4つ目の柱「多世代が心地よく暮らせる福祉と健康づくりの推進」

 安心して子供を産み育てられる環境の充実に向けては、出産祝金の支給、小学校・中学校入学祝金の支給、小中学校での給食費無償化、高校卒業年齢までの医療費無償化の継続と、保育料の段階的な無償化に取り組んでまいります。
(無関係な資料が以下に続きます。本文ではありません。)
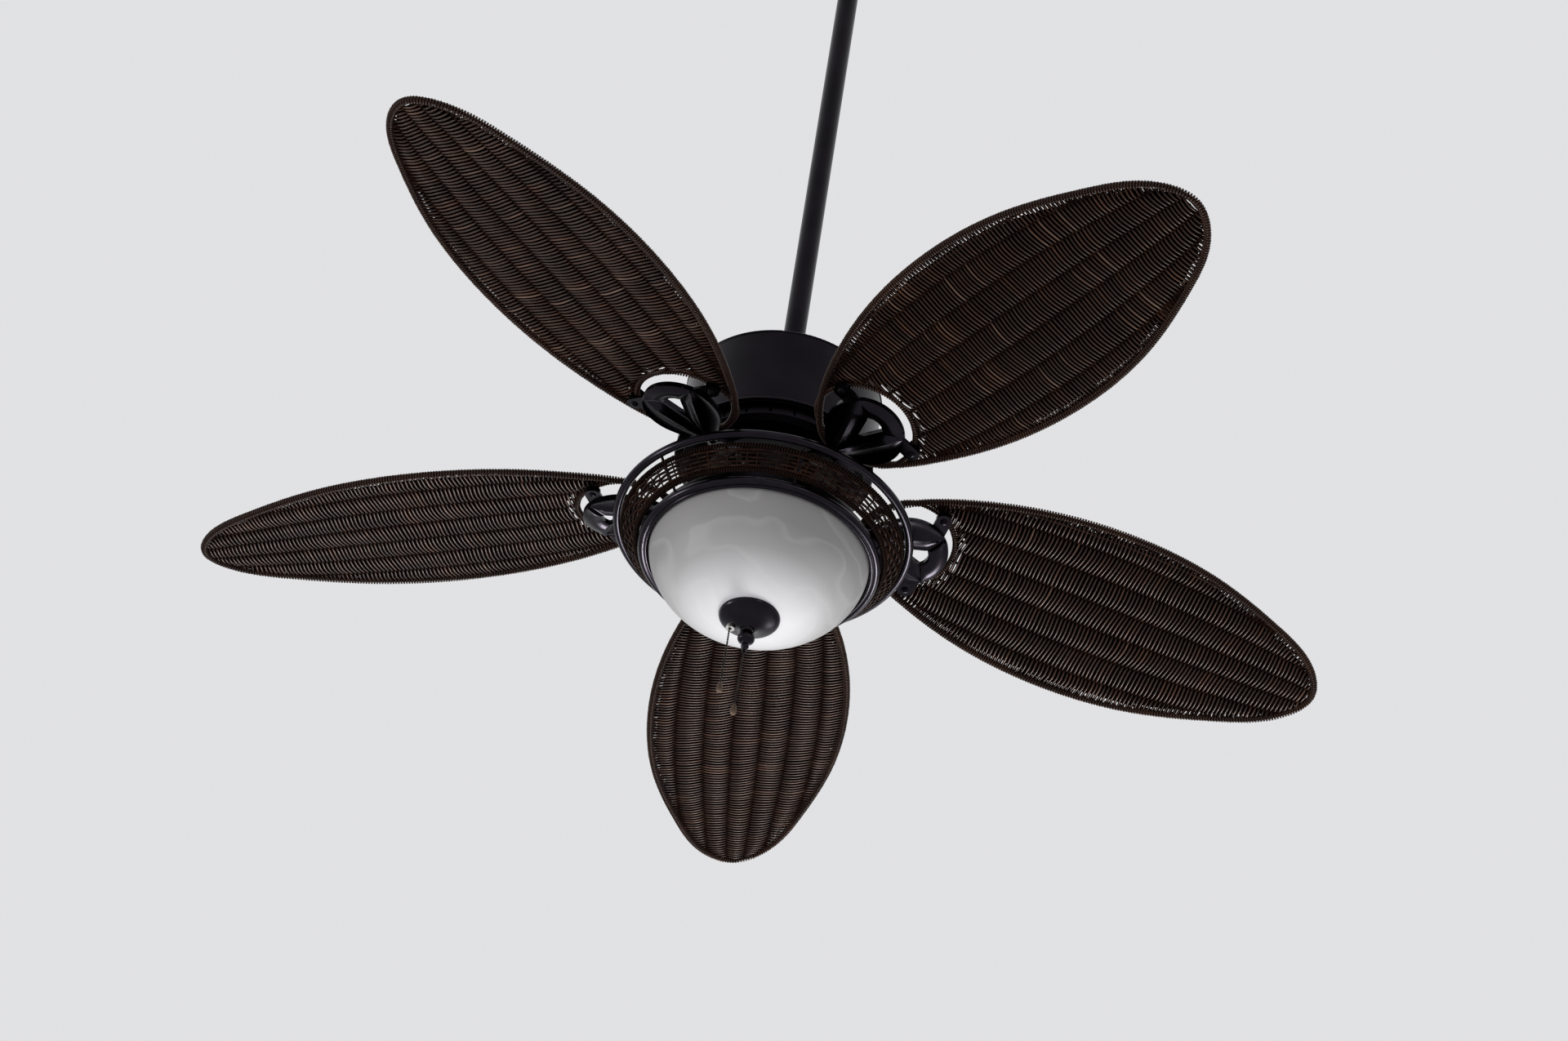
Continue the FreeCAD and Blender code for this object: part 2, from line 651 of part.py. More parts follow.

更には、国において「異次元の少子化対策」を表明していることから、今後打ち出される新たな施策にも国・県と連携して積極的に取り組んでまいります。

 心も体も健康で長生きできる地域づくりに向けては、昨年度策定した地域福祉計画に基づき、全世代を通じて、村民が健康で安心して地域で暮らしていけるよう保健や福祉、また高齢者宅の除雪支援など生活支援の施策を計画的に実行してまいります。

 

以上、村民の皆様方からのご理解とご協力を賜りますことを切にお願い申し上げ、令和5年度の施政方針といたします。